Retrieve
This page is outdated and may not be fully accurate in DSPy 2.5
Background
DSPy supports retrieval through the Retrieve module that serves to process user queries and output relevant passages from retrieval corpuses. This module ties in with the DSPy-supported Retrieval Model Clients which are retrieval servers that users can utilize to retrieve information for information retrieval tasks.
Instantiating Retrieve
Retrieve is simply instantiate by a user-defined k
number of retrieval passages to return for a query.

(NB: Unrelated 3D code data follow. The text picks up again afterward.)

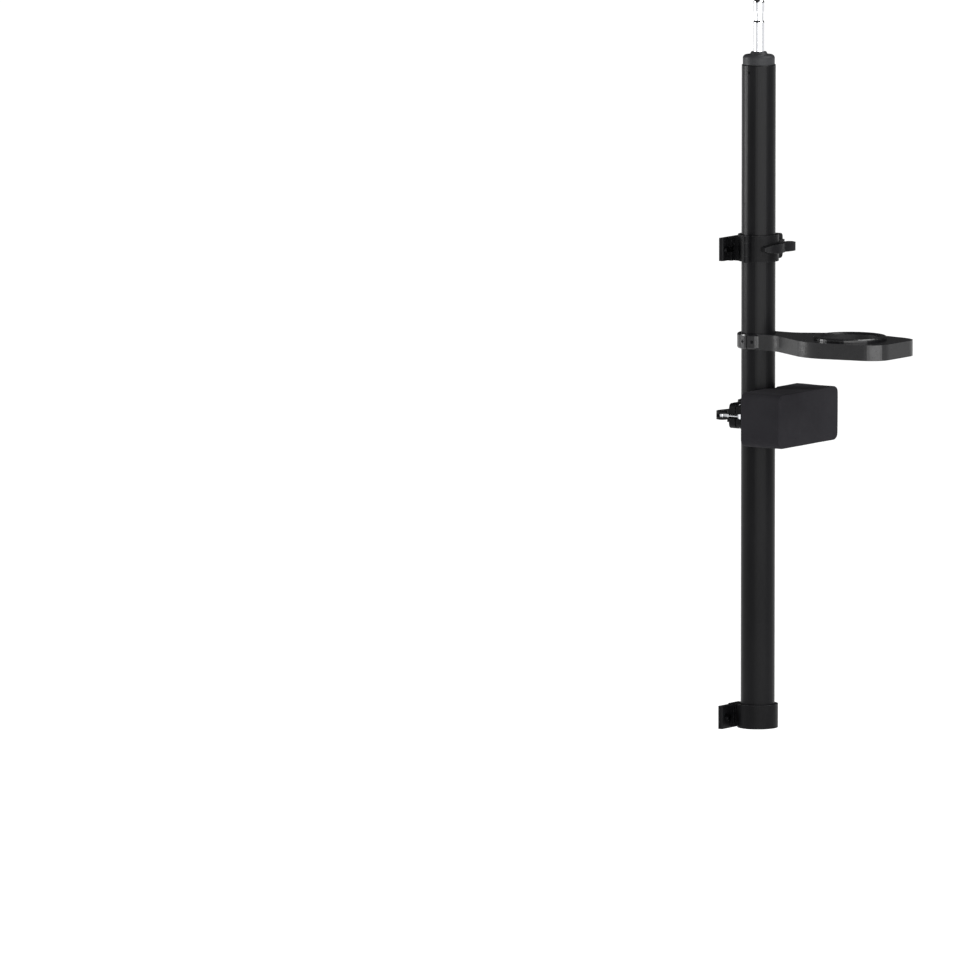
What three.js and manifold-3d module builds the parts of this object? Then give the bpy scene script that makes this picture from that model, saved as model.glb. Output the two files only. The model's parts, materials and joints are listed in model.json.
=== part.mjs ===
// Accessory mast for an equipment cart: a 50 mm tube that stands in a foot socket and is
// held by a quick-release clamp, with a stud on top, a cup tray and a padded rest block.
// Millimetres. +Z up. +Y points at the cart, so the mast's front faces -Y.
// The origin is on the foot bracket's back face, where it meets the cart, level with the
// middle of its socket.

import * as THREE from "three";
import { mergeVertices } from "three/addons/utils/BufferGeometryUtils.js";
import Module from "manifold-3d";

const wasm = await Module();
wasm.setup();

// ---------------------------------------------------------------- driving dimensions
const GAP = 0.3; // between pieces that touch
const FINE = 48; // sides of a large round
const MEDIUM = 20; // sides of a small round

const AXIS_Y = -44; // tube axis, in front of the cart's face
const TUBE_R = 25;
const TUBE_WALL = 2.5;
const TUBE_TOP = 959.4;
const LINER_IN = TUBE_R + GAP;
const LINER_OUT = 26.4;
const BORE_R = LINER_OUT + GAP;
const COLLAR_R = 30;

const PLATE = { halfW: 40, halfH: 16.9, thick: 8, corner: 2.5, drop: 2.5 };
const FOOT_SCREW = { x: 29, shankR: 3, headR: 5, headH: 6, hexR: 2.9, hexDepth: 3.2, grip: -0.5 };
const CLAMP_SCREW = {
  x: 33.5, shankR: 2.5, headR: 4.2, headH: 4.6,
  hexR: 2.3, hexDepth: 2.6, grip: -0.5,
};

const FOOT = { halfH: 17.5, floor: 4, rootHalfW: 16.5, rootY: 31, neckHalfW: 13, padH: 2.5, drainR: 4 };

const CLAMP = {
  halfH: 19.5,
  rootHalfW: 27,
  rootY: 29,
  neckHalfW: 21.5,
  windowHalfH: 4.2,
  hingeX: -34,
  barrelR: 5.5,
  knuckle: 9.4,
  pinR: 2.3,
  earHalfH: 18.5,
  earCorner: 9,
  earThick: 8,
  earBack: 4,
  earGap: 2,
  earTip: 6,
  slotHalf: 3.6,
  wearThick: 2.7,
  splitDrop: 5,
};
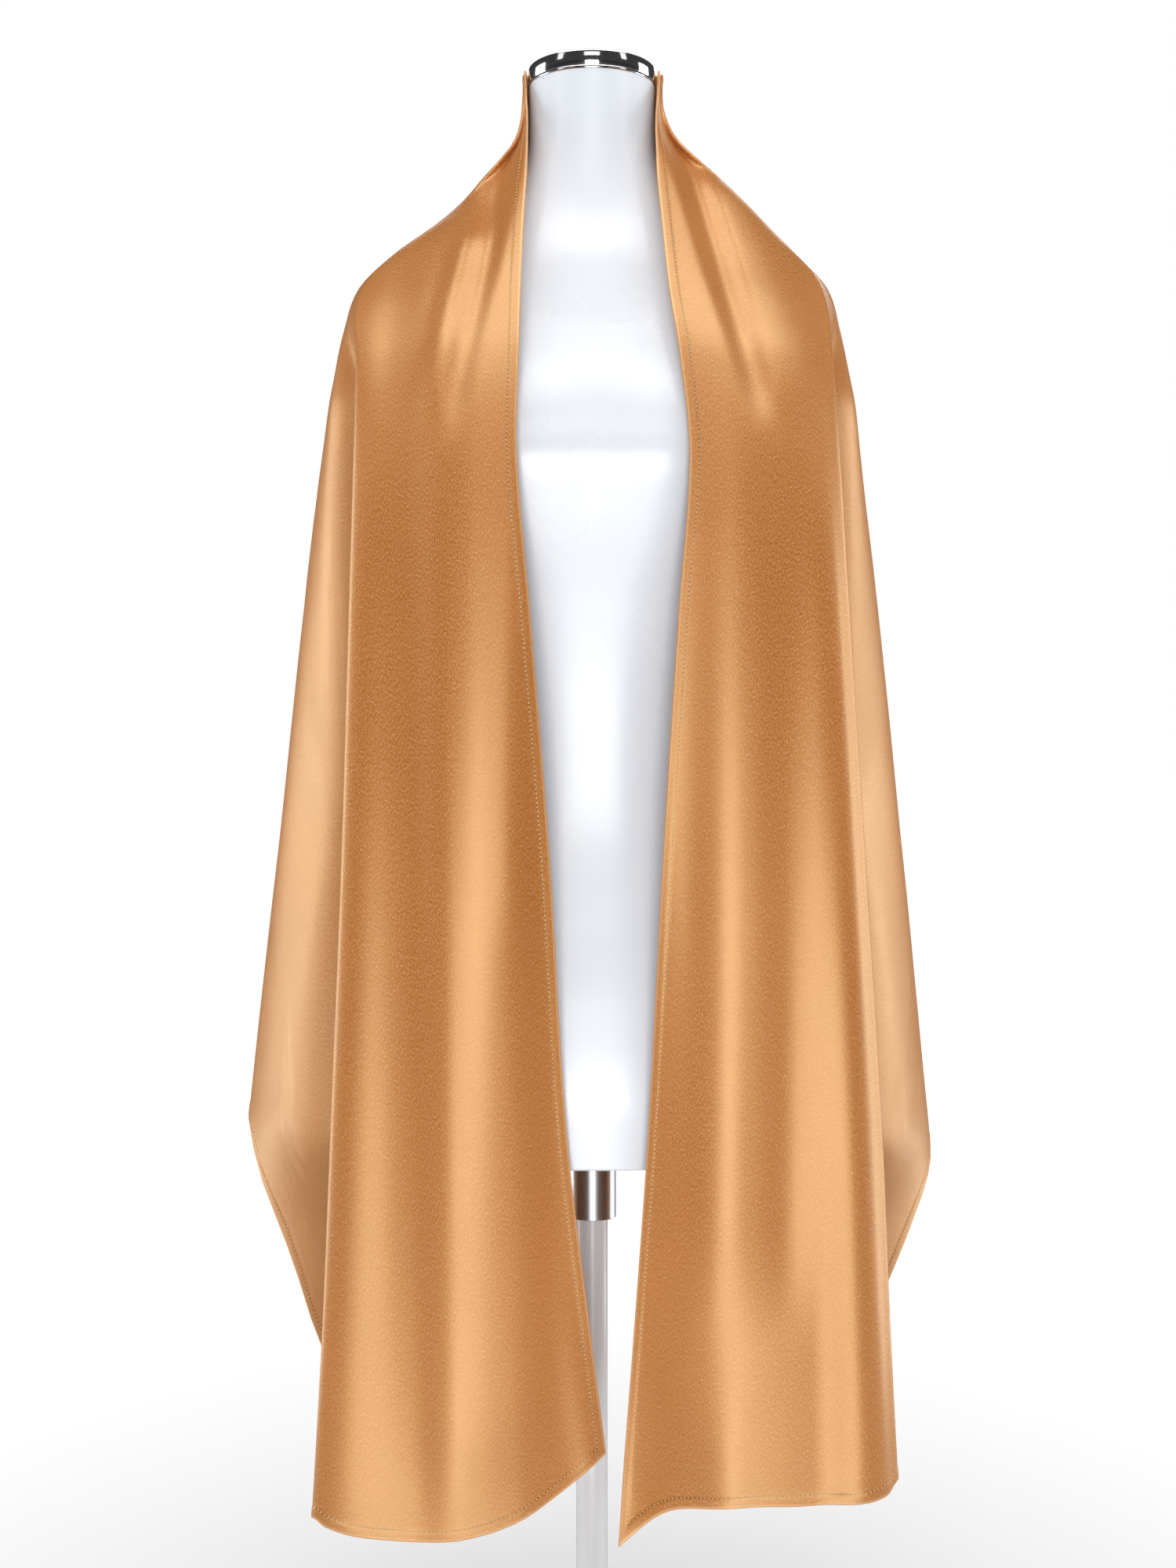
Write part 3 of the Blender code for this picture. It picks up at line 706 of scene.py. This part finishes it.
def makeStole():
    grid, distance, acrossAt = clothGrid()
    rowCount, columnCount = distance.shape
    acrossWay = unit(np.gradient(grid, axis=1))
    downWay = unit(np.gradient(grid, axis=0))
    outWay = unit(np.cross(acrossWay, downWay))
    half = wallProfile(distance)[:, :, None]
    rowGaps = np.linalg.norm(np.diff(grid, axis=0), axis=2)
    downAt = np.concatenate([np.zeros((1, columnCount)), np.cumsum(rowGaps, axis=0)])
    rims = stoleCloth["rimSteps"]
    rimAngles = np.arange(1, rims + 1) * math.pi / (rims + 1)
    rowFaces = [(0, -1, a) for a in np.linspace(math.pi / 2, 0, rims + 1)[:-1]]
    rowFaces += [(row, 0, 0.0) for row in range(rowCount)]
    rowFaces += [(rowCount - 1, 1, a) for a in np.linspace(0, math.pi / 2, rims + 1)[1:]]

    points, places, edges, loops = [], [], [], []
    for row, way, angle in rowFaces:
        wide = math.cos(angle)
        centre = grid[row] + way * downWay[row] * half[row] * math.sin(angle)
        closed = wide < 1e-6
        start = len(points)
        order = []
        for c in range(columnCount):
            order.append((c, outWay[row, c] * half[row, c] * wide))
        for a in rimAngles:
            turn = outWay[row, -1] * math.cos(a) + acrossWay[row, -1] * math.sin(a)
            order.append((columnCount - 1, turn * half[row, -1] * wide))
        for c in reversed(range(columnCount)):
            order.append((c, -outWay[row, c] * half[row, c] * wide))
        for a in rimAngles[::-1]:
            turn = outWay[row, 0] * math.cos(a) - acrossWay[row, 0] * math.sin(a)
            order.append((0, turn * half[row, 0] * wide))
        if closed:
            loops.append([start + c for c, _ in order])
            order = order[:columnCount]
        else:
            loops.append(list(range(start, start + len(order))))
        for c, offset in order:
            points.append(centre[c] + (0 if closed else offset))
            places.append((acrossAt[row, c] * mm, downAt[row, c] * mm))
            edges.append(distance[row, c])
    faces = []
    for upper, lower in zip(loops, loops[1:]):
        count = len(upper)
        for k in range(count):
            following = (k + 1) % count
            face = [upper[k], lower[k], lower[following], upper[following]]
            corners = [v for n, v in enumerate(face) if v != face[n - 1]]
            if len(corners) > 2:
                faces.append(tuple(corners[::-1]))
    piece = meshPiece("stoleSatin", points, faces, satin)
    piece.shadow_terminator_geometry_offset = stoleCloth["terminator"]
    mesh = piece.data
    places = np.array(places, np.float32)
    corner = np.empty(len(mesh.loops), np.int32)
    mesh.loops.foreach_get("vertex_index", corner)
    mesh.uv_layers.new(name="clothPlace").data.foreach_set("uv", places[corner].ravel())
    hemDistance = mesh.attributes.new("hemDistance", "FLOAT", "POINT")
    hemDistance.data.foreach_set("value", np.array(edges, np.float32))
    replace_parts(piece, "stole")
    print("stole:", rowCount, "rows,", columnCount, "columns,", len(faces), "faces")
    return piece, grid, outWay, half[:, :, 0]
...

class Retrieve(Parameter):
def __init__(self, k=3):
self.stage = random.randbytes(8).hex()
self.k = k
Additionally, configuring a Retrieval model client or server through dspy.configure
allows for user retrieval in DSPy programs through internal calls from Retrieve.
#Example Usage
#Define a retrieval model server to send retrieval requests to
colbertv2_wiki17_abstracts = dspy.ColBERTv2(url='http://20.102.90.50:2017/wiki17_abstracts')
#Configure retrieval server internally
dspy.settings.configure(rm=colbertv2_wiki17_abstracts)
#Define Retrieve Module
retriever = dspy.Retrieve(k=3)
Under the Hood
Retrieve makes use of the internally configured retriever to send a single query or list of multiple queries to determine the top-k relevant passages. The module queries the retriever for each provided query, accumulating scores (or probabilities if the by_prob
arg is set) for each passage and returns the passages sorted by their cumulative scores or probabilities.
The Retrieve module can also integrate a reranker if this is configured, in which case, the reranker re-scores the retrieved passages based on their relevance to the quer, improving accuracy of the results.
Tying it All Together
We can now call the Retrieve module on a sample query or list of queries and observe the top-K relevant passages.
query='When was the first FIFA World Cup held?'
# Call the retriever on a particular query.
topK_passages = retriever(query).passages
print(f"Top {retriever.k} passages for question: {query} \n", '-' * 30, '\n')
for idx, passage in enumerate(topK_passages):
print(f'{idx+1}]', passage, '\n')
Top 3 passages for question: When was the first FIFA World Cup held?
------------------------------
1] History of the FIFA World Cup | The FIFA World Cup was first held in 1930, when FIFA president Jules Rimet [...].
2] 1950 FIFA World Cup | The 1950 FIFA World Cup, held in Brazil from 24 June to 16 July 1950, [...].
3] 1970 FIFA World Cup | The 1970 FIFA World Cup was the ninth FIFA World Cup, the quadrennial [...].